🤖 AI Summary
Existing audio-to-3D-gesture (A2G) evaluation metrics—such as Fréchet Gesture Distance and beat alignment—exhibit significant misalignment with human perceptual preferences. To address this, we introduce the first human-preference-oriented, multidimensional quality assessment dataset (1,400 samples), featuring fine-grained annotations across three dimensions: gesture quality, audio–gesture temporal alignment, and emotion congruence. We propose a triple-branch multimodal Transformer that separately encodes 3D skeletal motion, audio, and video modalities to produce interpretable, dimension-specific quality scores. The model constrains latent representations via Fréchet distance regularization and is trained end-to-end using joint optimization over dimensional regression losses and binary preference classification. Experiments demonstrate state-of-the-art performance on our benchmark dataset; ablation studies validate the efficacy of each modality branch and confirm model robustness under varying input conditions.
📝 Abstract
The Audio-to-3D-Gesture (A2G) task has enormous potential for various applications in virtual reality and computer graphics, etc.
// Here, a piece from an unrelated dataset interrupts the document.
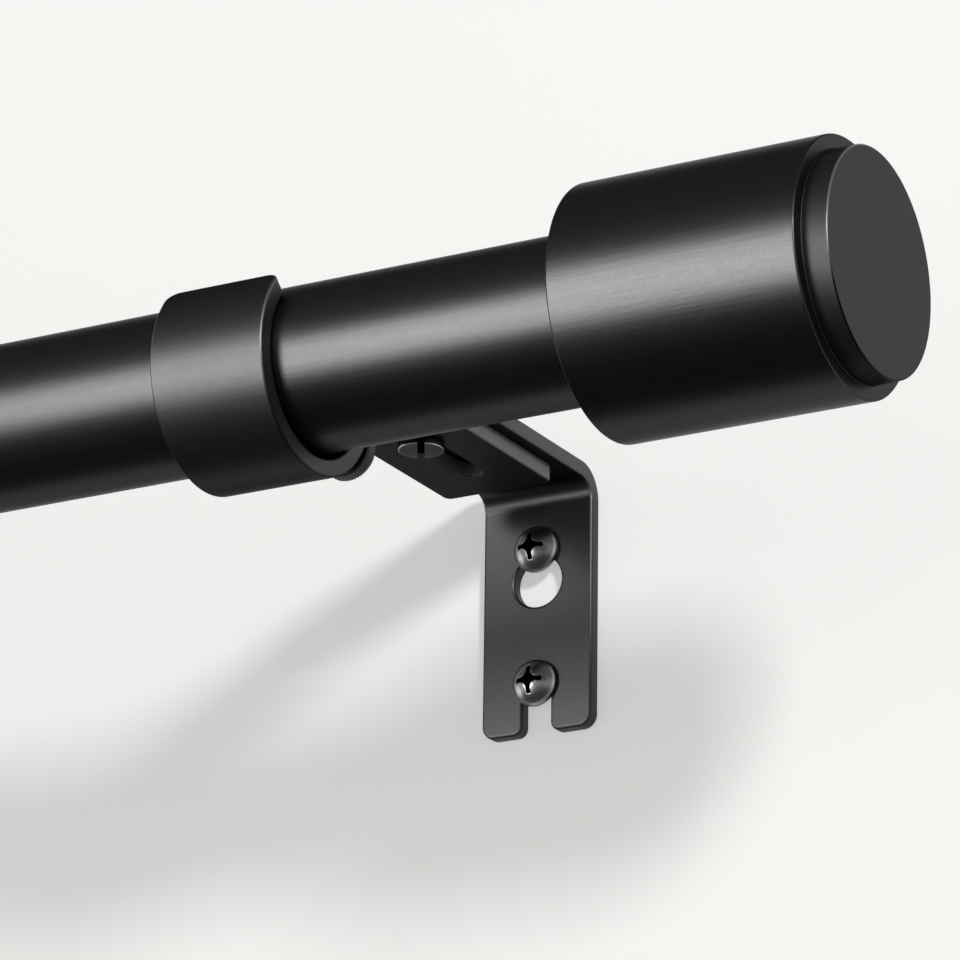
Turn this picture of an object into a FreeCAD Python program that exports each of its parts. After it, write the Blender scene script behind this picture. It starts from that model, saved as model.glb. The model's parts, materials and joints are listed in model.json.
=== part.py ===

However, current evaluation metrics, such as Fréchet Gesture Distance or Beat Constancy, fail at reflecting the human preference of the generated 3D gestures. To cope with this problem, exploring human preference and an objective quality assessment metric for AI-generated 3D human gestures is becoming increasingly significant. In this paper, we introduce the Ges-QA dataset, which includes 1,400 samples with multidimensional scores for gesture quality and audio-gesture consistency. Moreover, we collect binary classification labels to determine whether the generated gestures match the emotions of the audio. Equipped with our Ges-QA dataset, we propose a multi-modal transformer-based neural network with 3 branches for video, audio and 3D skeleton modalities, which can score A2G contents in multiple dimensions. Comparative experimental results and ablation studies demonstrate that Ges-QAer yields state-of-the-art performance on our dataset.